Adela Goldbard

Adela Goldbard is an interdisciplinary artist/educator/scholar from Mexico City. She holds an MFA as a Full Merit Fellow in Sculpture from the School of the Art Institute of Chicago and a bachelor’s degree in Hispanic Language and Literature from the National University of México (UNAM). She is a PhD student in the research-creation stream of Interdisciplinary Humanities program at Concordia University and a member of the National System of Artistic Creators of México.

Goldbard investigates how radical community performances can subvert the imposition of hegemonic narratives, and how performances of violence and destruction can become aesthetic tools of resistance against power. She is especially interested in how collectively building, staging, and destroying has the potential to generate critical thinking and social transformation. Goldbard’s practice draws on experimental/collaborative/sensory ethnographic research and brings together sculpture, video, photography, sound, text and traditional textiles, pottery, woodwork and pyrotechnics. Her recent projects include a pyrotechnic play with/for the Mexican community of La Villita in Chicago, commissioned by Gallery 400 (University of Illinois, Chicago, 2019-2020) and a socially engaged art project with/for the P’urhépecha community of Arantepacua, commissioned by the XIV FEMSA Biennial (Michoacán, México, 2020-21).
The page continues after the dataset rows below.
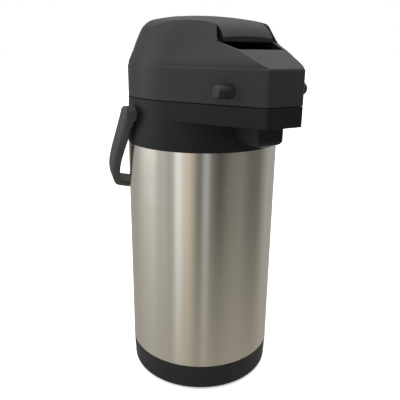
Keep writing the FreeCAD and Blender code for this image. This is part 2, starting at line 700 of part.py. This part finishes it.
def bail_handle():
    """Carrying handle: a flat strap cut to its outline, its long edges rounded, laid at its lean."""
    low = -arm_depth / 2
    outer = bail_curve(outer_side, bar_outer, bar_bow_outer, low)
    inner = bail_curve(inner_side, bar_inner, bar_bow_inner, low)
    ends = [Part.LineSegment(V(s * arm_outer, low, 0), V(s * arm_inner, low, 0)).toShape() for s in (1, -1)]
    bar = Part.Face(Part.Wire(Part.__sortEdges__([outer, inner] + ends))).extrude(V(0, arm_depth, 0))
    bar = bar.makeFillet(bail_edge_r, [e for e in bar.Edges if e.BoundBox.XLength > 2 * arm_inner - 1])
    eye = rod_x(arm_depth / 2, arm_inner, arm_outer, 0, 0)
    eye = eye.makeFillet(2.0, [e for e in eye.Edges if e.BoundBox.XMin > arm_outer - 0.1])
    bar = bar.fuse(eye).fuse(mirrored(eye))
    bore = rod_x(pivot_r + pin_gap, arm_inner - 1, arm_inner + 7.4, 0, 0)
    bar = bar.cut(bore).cut(mirrored(bore)).removeSplitter()
    bar.rotate(V(0, 0, 0), V(1, 0, 0), 180 + bail_lean)
    bar.translate(V(0, pivot_y, pivot_z))
    return bar


def save(name, shape):
    shape.exportStep(f"parts/{name}.step")
    print(name, "valid" if shape.isValid() else "NOT VALID", len(shape.Solids), round(shape.Volume))


def build():
    os.makedirs("parts", exist_ok=True)
    single = [outer_shell, shell_top, inner_flask, inner_bottom, inner_neck, vacuum_bottom,
              base_ring, base_plate, base_screws, base_foot, shoulder, mouth_ring, neck_gasket,
              dip_tube, tube_elbow, pipe_seal, spout_pipe, spout_nozzle, spill_ball, hinge_pin,
              bail_pins, lid_cover, lid_base, lid_screws, lid_gasket, air_valve, bellows,
              bellows_spring, bellows_foot, plate_pin, bellows_cap, press_plate, latch_springs,
              spring_post, bail_handle]
    for make in single:
        save(make.__name__, make())
    for make in (release_knob, latch_hook):
        right = make()
        save(make.__name__ + "_right", right)
        save(make.__name__ + "_left", mirrored(right))


build()
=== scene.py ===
import json
import math

import bpy
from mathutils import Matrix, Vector


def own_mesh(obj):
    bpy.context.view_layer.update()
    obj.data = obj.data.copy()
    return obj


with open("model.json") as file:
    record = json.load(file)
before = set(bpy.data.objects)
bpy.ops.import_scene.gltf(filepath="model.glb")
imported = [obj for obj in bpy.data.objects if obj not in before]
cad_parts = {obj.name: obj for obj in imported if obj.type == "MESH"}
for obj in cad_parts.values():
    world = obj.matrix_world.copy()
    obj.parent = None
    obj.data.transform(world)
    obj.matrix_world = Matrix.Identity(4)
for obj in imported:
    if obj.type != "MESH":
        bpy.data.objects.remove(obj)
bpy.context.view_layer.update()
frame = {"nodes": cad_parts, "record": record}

nodes = frame["nodes"]
print("frame loaded:", len(nodes), "CAD pieces")


cameraPlan = {
    "place": (-0.2684, -0.4248, 0.3441),   # metres, in the airpot's frame
    "look": (0.5072, 0.8088, -0.2976),     # direction of view
    "roll": math.radians(0.70),
    "lens": 43.19,                         # on a sensor as wide as the next value
    "sensor": 36.0,
    "near": 0.01,
}


def addCamera(plan):
    data = bpy.data.cameras.new("camera")
    data.lens = plan["lens"]
    data.sensor_width = plan["sensor"]
    data.clip_start = plan["near"]
    camera = bpy.data.objects.new("camera", data)
    bpy.context.scene.collection.objects.link(camera)
    camera.location = plan["place"]
    camera.rotation_euler = Vector(plan["look"]).to_track_quat("-Z", "Y").to_euler()
    camera.rotation_euler.rotate_axis("Z", plan["roll"])
    bpy.context.scene.camera = camera


addCamera(cameraPlan)
print("camera set")


class Wire:
    # a node's output socket that can be used in sums

    def __init__(self, tree, socket):
        self.tree = tree
        self.socket = socket

    def maths(self, operation, first, second):
        return addNode(self.tree, "ShaderNodeMath", {"operation": operation}, {0: first, 1: second})

    def __add__(self, other):
        return self.maths("ADD", self, other)

    def __radd__(self, other):
        return self.maths("ADD", other, self)

    def __sub__(self, other):
        return self.maths("SUBTRACT", self, other)

    def __rsub__(self, other):
        return self.maths("SUBTRACT", other, self)

    def __mul__(self, other):
        return self.maths("MULTIPLY", self, other)

    def __rmul__(self, other):
        return self.maths("MULTIPLY", other, self)

    def __truediv__(self, other):
        return self.maths("DIVIDE", self, other)

    def __rtruediv__(self, other):
        return self.maths("DIVIDE", other, self)

    def bearingFrom(self, ahead):
        # the angle, in radians, whose sine goes with this wire and its cosine with ahead
        return self.maths("ARCTAN2", self, ahead)

    def span(self, low, high, toLow=0.0, toHigh=1.0):
        # low..high is carried to toLow..toHigh, held at both ends
        ends = {"From Min": low, "From Max": high, "To Min": toLow, "To Max": toHigh}
        return addNode(self.tree, "ShaderNodeMapRange", {"clamp": True}, {"Value": self, **ends})


def addNode(tree, kind, settings=None, inputs=None, output=0):
    # a node: its settings first, then the values or links of its sockets, which are named or numbered
    node = tree.nodes.new(kind)
    for name, value in (settings or {}).items():
        if name == "stops":
            ramp = node.color_ramp
            for extra in value[2:]:
                ramp.elements.new(extra[0])
            for element, (place, colour) in zip(ramp.elements, value):
                element.position, element.color = place, colour
        else:
            setattr(node, name, value)
    for name, value in (inputs or {}).items():
        socket = node.inputs[name]
        if isinstance(value, Wire):
            tree.links.new(value.socket, socket)
        else:
            socket.default_value = value
    return Wire(tree, node.outputs[output]) if len(node.outputs) else None


# a Mix node repeats its sockets' names for each kind of data; these are the numbers of the colour ones
mixSockets = {"factor": 0, "first": 6, "second": 7, "result": 2}


def mixColour(tree, factor, first, second):
    given = {mixSockets["factor"]: factor, mixSockets["first"]: first, mixSockets["second"]: second}
    return addNode(tree, "ShaderNodeMix", {"data_type": "RGBA"}, given, mixSockets["result"])


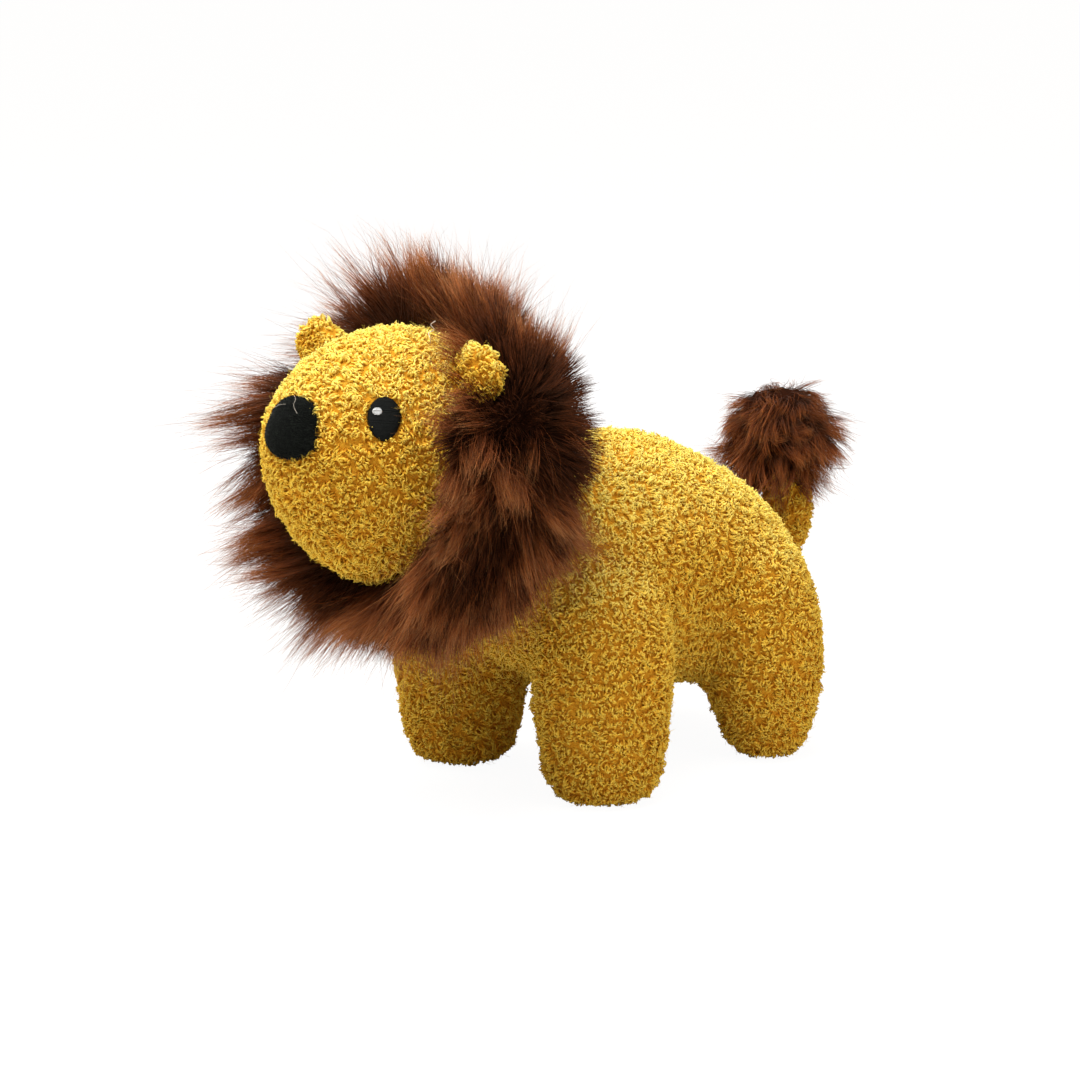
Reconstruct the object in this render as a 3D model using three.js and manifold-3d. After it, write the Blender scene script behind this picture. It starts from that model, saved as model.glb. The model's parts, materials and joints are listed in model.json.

Goldbard’s doctoral investigation focuses on developing a Poetics of Violence: a research-creation project proposing that dramatic violence with its aesthetical potential—ritual, collective, affective—can become a tool for the unsilencing of non-hegemonic narratives, for epistemic decolonization, and to support struggles for justice and autonomy. Her research-creation will take place in the Andean region of Bolivia and Perú.